The idea behind the top-two plan was to elect more politically moderate officeholders, but some of the results the first time around were head-scratching: Voters in several legislative and congressional districts in 2012 ended up with two Democrats or two Republicans on the November ballot, with no other choices.

Meanwhile, the new system appeared to do little, if anything, to lure more voters to the polls. A recent study of primary elections by the Public Policy Institute of California found its first run in 2012 “failed to produce the increase in turnout that many had hoped for, and there is little evidence that open primaries in other states have fared any better.”

In a traditional primary election, voters from a political party choose a nominee from within their own ranks who advances to the November ballot. It would be the same for voters registered to minor parties, such as the Greens or Libertarians. In general, voters in November would choose from a list of candidates representing various political parties.

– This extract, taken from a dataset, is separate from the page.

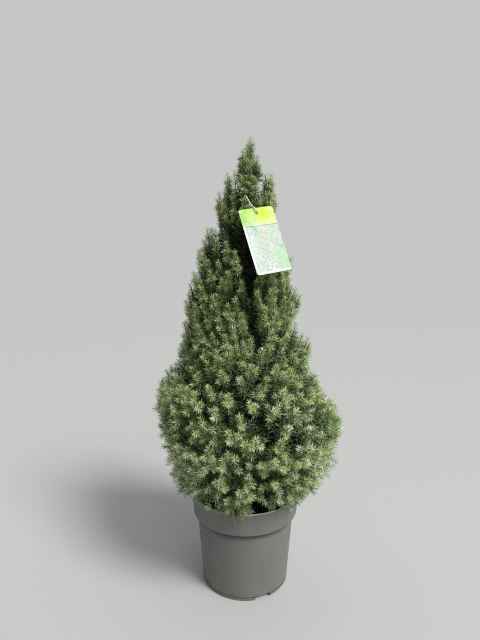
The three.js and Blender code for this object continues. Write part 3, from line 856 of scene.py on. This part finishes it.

By comparison, the top-two primary is a free-for-all.

All candidates appear together on a single ballot. Voters are permitted to pick anyone on the list, but only the two attracting the most votes advance from the primary to November.

Miller, first elected in 1998, migrated into the Democratic-leaning district and beat another Republican in November 2012 after several Democrats split, and in effect diluted, the Democratic vote in the primary. That allowed the two Republicans to slip through to the runoff, even though Democrats hold a 7-point voter registration edge in the district, which is anchored by the city of San Bernardino.

“There’s something troubling about a November election in which a voter cannot choose between parties,” political scientist Jack Pitney, who teaches at Claremont McKenna College, said in an email. “Another problem is the absence of third parties. In most cases, the system now keeps them off the ballot in November.”

The Green, Libertarian and Peace and Freedom parties are pushing a lawsuit in state court that argues the top-two contest essentially bars third-party candidates from the November ballot. The case is on appeal.

In their legal quest to change the system, the third parties have found common purpose with the two main political parties. None of them like it, raising the possibility of a future repeal effort.

“There ought to be a clean and easy primary for Republicans to choose their own nominee, same for the Green Party, same for the Democratic Party. Then you have a vivid contrast in points of view,” said Republican National Committee member Shawn Steel. “The experiment failed.”

Bob Mulholland, a longtime adviser to the California Democratic Party, expects voters to do away with the system eventually.

In the other major reform, California voters stripped the power to draw district lines from state lawmakers in 2008, instead establishing an independent commission to sculpt legislative and congressional boundaries.

The safe seats and rubber-stamp elections that once predominated are gone, and California is home to some of the most competitive legislative and congressional contests in the country.

While its effect on the political climate remains less clear than that of independent redistricting, there is little doubt the top-two primary has produced surprises that would have seemed improbable before the changes.

For example, long-serving Rep. Pete Stark was dispatched from his San Francisco Bay Area congressional seat in 2012 by a fellow Democrat nearly 50 years his junior, Eric Swalwell. The challenges of the revamped system can be witnessed this year in the 33rd Congressional District, where Democratic Rep. Henry Waxman is exiting after four decades on Capitol Hill. Eighteen candidates are on the June primary ballot, including 10 Democrats.

With such a crowded field of Democrats, it’s possible a Republican could emerge as the top vote-getter in the strongly Democratic district and land a spot in the November runoff.

“I don’t think anyone has a clue who is going to win that thing,” said consultant Andrew Acosta, who is advising one of the Democrats, radio host Matt Miller. “You could throw a dart at a lot of these races.”

In the governor’s race, the system could be working against the kind of candidate it was designed to help, Republican centrist Neel Kashkari.

Independent polls show Kashkari, a former investment banker and U.S. Treasury official, is barely making an impression with voters despite months of campaigning. That suggests the far better known governor, Democrat Jerry Brown, is sucking up the middle-ground vote in the primary.

In a traditional Republican primary, Kashkari’s turf would be anyone to the political left of his main GOP rival, tea party favorite Tim Donnelly, a state assemblyman. But in the new primary format “he’s getting squeezed from both sides,” said Democratic consultant Bill Carrick, who is not involved in the governor’s contest.

“In the top-two, he has another competitor, Jerry Brown, who also has appeal to moderates,” Carrick said. For Kashkari, “It’s a tough dilemma.”